Бедная моя Никарагуа! Я вижу, что все надежды на помощь со стороны СССР не оправдаются и она будет урезана до минимума. Это следует даже из подбора кандидатур послов. Если бы делалась какая-то серьезная ставка, то подыскали бы влиятельную фигуру из числа днепропетровского окружения Брежнева или остановились бы на сановнике из партаппарата. Когда же подбирают посла из карьерных дипломатов регионального калибра, то, значит, сотрудничество будет поставлено на самую узкую колею. Посол-чиновник не имеет доступа к рычагам партийного аппарата, к уху членов политбюро или секретарей ЦК, а без них нет шансов привлечь внимание министров или руководителей ведомств, которые распоряжаются материальным богатством страны.

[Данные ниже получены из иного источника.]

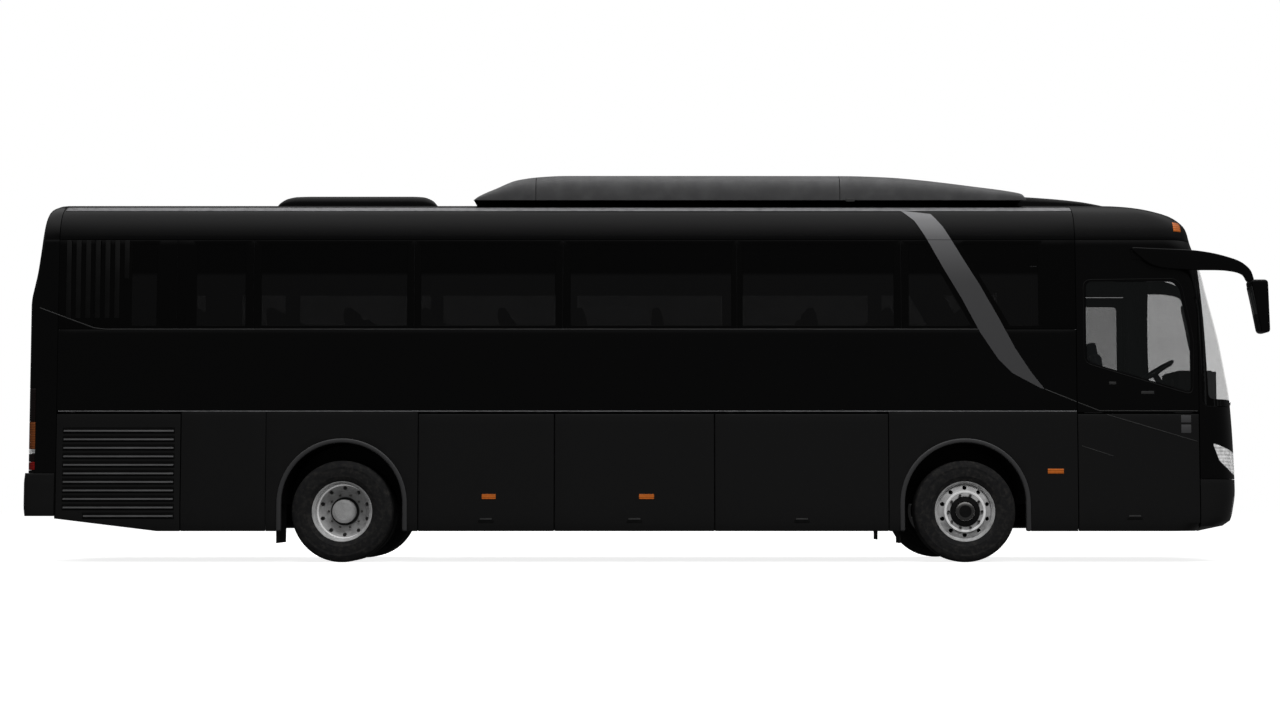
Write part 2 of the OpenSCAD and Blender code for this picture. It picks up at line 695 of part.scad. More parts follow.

Мне не верится, что американские аналитики-советологи настолько неглубоки, что выдают своему правительству, президенту США противоположные моим заключения. Непонятно, почему пресса США заливается лаем в адрес маленькой Никарагуа, почему все шаги Белого дома носят откровенно агрессивный характер. Откуда берутся явно провокационные схемы воздушных рейдов советских бомбардировщиков, стартующих с никарагуанских аэродромов с грузом бомб, предназначенных для американских городов? Почему ЦРУ начинает создавать базы для ведения торпедно-минной войны против редких советских и иных торговых судов, которые будут направляться в никарагуанские порты? Американцы должны знать, что СССР не собирается ни создавать базы в Никарагуа, ни пользоваться какими-либо имеющимися. Нет решительно ни одного элемента, который бы свидетельствовал о таких намерениях. Я убеждаюсь еще и еще раз, что военно-политическое руководство США заинтересовано в укреплении американского преобладания в регионе, а не в установлении истины и адекватной реакции на нее.